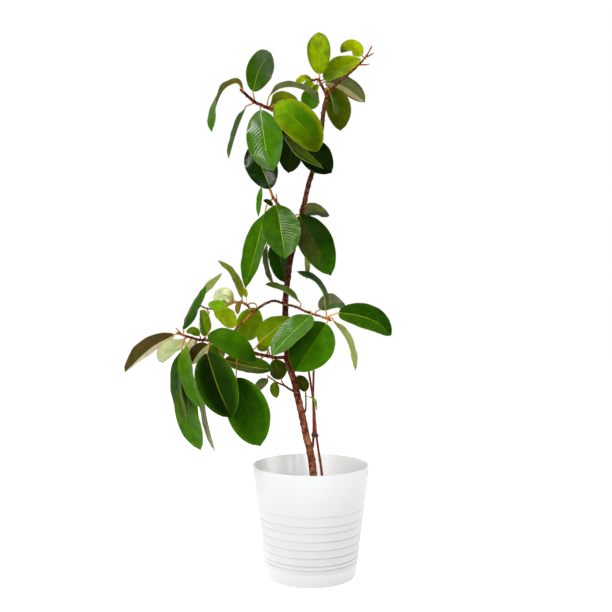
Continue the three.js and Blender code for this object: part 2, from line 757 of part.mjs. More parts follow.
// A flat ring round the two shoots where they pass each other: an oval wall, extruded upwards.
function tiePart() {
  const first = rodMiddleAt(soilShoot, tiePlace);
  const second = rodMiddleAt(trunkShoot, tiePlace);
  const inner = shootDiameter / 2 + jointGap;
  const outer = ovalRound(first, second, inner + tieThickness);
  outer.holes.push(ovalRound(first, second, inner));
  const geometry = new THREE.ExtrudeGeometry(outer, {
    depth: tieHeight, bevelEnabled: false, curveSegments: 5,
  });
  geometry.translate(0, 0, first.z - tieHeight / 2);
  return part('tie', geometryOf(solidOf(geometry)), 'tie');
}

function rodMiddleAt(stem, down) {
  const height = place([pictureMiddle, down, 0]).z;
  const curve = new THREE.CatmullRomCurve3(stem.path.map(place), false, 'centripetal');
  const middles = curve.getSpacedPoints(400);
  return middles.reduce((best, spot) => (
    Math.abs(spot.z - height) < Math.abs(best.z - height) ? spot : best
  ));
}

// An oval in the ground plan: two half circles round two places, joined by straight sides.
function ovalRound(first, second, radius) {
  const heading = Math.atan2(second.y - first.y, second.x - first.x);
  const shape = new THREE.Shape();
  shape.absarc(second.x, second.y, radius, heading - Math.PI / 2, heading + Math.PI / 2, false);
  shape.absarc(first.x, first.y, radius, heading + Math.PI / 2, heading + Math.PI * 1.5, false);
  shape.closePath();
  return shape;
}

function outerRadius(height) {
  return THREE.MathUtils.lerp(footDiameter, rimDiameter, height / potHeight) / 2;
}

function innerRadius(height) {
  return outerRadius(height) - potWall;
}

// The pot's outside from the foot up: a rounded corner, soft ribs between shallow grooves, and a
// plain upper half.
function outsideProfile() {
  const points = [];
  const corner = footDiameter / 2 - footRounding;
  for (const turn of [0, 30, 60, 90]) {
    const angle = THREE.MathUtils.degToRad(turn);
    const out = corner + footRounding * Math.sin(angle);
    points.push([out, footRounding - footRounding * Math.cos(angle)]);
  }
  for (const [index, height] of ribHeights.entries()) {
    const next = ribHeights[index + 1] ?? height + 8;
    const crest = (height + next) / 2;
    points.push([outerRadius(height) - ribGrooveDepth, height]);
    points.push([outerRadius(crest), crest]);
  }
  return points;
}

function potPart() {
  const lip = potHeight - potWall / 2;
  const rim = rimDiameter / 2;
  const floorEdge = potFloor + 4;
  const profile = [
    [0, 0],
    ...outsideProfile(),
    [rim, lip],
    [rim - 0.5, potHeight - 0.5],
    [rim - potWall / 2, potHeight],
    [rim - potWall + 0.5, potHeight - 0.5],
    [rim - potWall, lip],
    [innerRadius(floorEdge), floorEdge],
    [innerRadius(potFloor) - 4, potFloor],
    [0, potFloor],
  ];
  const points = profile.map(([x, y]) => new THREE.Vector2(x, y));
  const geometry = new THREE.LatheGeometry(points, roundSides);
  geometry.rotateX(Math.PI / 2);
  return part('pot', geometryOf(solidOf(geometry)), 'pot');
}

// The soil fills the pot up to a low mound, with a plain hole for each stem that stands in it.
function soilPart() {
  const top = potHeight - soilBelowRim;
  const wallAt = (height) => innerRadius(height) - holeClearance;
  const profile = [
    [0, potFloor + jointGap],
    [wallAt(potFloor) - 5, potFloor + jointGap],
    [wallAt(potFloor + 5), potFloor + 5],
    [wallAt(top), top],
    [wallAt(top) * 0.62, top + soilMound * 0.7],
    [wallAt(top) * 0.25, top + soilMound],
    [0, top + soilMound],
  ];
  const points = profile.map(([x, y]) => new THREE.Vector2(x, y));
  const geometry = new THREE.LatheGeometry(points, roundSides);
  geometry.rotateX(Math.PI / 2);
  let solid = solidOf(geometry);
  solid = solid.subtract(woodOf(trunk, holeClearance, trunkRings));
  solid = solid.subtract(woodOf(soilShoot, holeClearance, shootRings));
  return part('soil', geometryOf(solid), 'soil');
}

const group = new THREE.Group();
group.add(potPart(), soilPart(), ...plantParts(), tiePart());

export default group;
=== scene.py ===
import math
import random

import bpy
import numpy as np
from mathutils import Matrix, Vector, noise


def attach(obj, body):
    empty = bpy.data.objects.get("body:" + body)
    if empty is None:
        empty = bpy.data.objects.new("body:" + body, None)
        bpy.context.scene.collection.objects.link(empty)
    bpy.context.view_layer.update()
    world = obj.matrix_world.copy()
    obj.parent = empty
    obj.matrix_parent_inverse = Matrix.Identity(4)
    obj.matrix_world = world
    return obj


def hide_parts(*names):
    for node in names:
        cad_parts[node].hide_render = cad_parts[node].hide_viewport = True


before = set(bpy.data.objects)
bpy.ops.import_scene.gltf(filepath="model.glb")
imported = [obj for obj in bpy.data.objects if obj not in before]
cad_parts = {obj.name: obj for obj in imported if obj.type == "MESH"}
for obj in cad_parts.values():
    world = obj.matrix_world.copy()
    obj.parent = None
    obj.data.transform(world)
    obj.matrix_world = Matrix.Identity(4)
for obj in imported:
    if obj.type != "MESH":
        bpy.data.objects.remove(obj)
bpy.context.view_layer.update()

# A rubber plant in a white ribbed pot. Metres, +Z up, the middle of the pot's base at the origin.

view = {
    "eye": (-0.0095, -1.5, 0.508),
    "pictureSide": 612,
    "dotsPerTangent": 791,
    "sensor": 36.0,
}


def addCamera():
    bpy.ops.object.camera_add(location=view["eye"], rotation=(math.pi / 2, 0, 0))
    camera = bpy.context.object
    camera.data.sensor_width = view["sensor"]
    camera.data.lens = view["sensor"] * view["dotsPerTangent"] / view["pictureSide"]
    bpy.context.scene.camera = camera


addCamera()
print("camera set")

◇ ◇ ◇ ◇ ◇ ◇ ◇

The first line to be transcribed is the one containing "const group = new THREE.Group();", and the last is the one containing "imported = [obj". Transcribe exactly those lines and nothing else.

const group = new THREE.Group();
group.add(potPart(), soilPart(), ...plantParts(), tiePart());

export default group;
=== scene.py ===
import math
import random

import bpy
import numpy as np
from mathutils import Matrix, Vector, noise


def attach(obj, body):
    empty = bpy.data.objects.get("body:" + body)
    if empty is None:
        empty = bpy.data.objects.new("body:" + body, None)
        bpy.context.scene.collection.objects.link(empty)
    bpy.context.view_layer.update()
    world = obj.matrix_world.copy()
    obj.parent = empty
    obj.matrix_parent_inverse = Matrix.Identity(4)
    obj.matrix_world = world
    return obj


def hide_parts(*names):
    for node in names:
        cad_parts[node].hide_render = cad_parts[node].hide_viewport = True


before = set(bpy.data.objects)
bpy.ops.import_scene.gltf(filepath="model.glb")
imported = [obj for obj in bpy.data.objects if obj not in before]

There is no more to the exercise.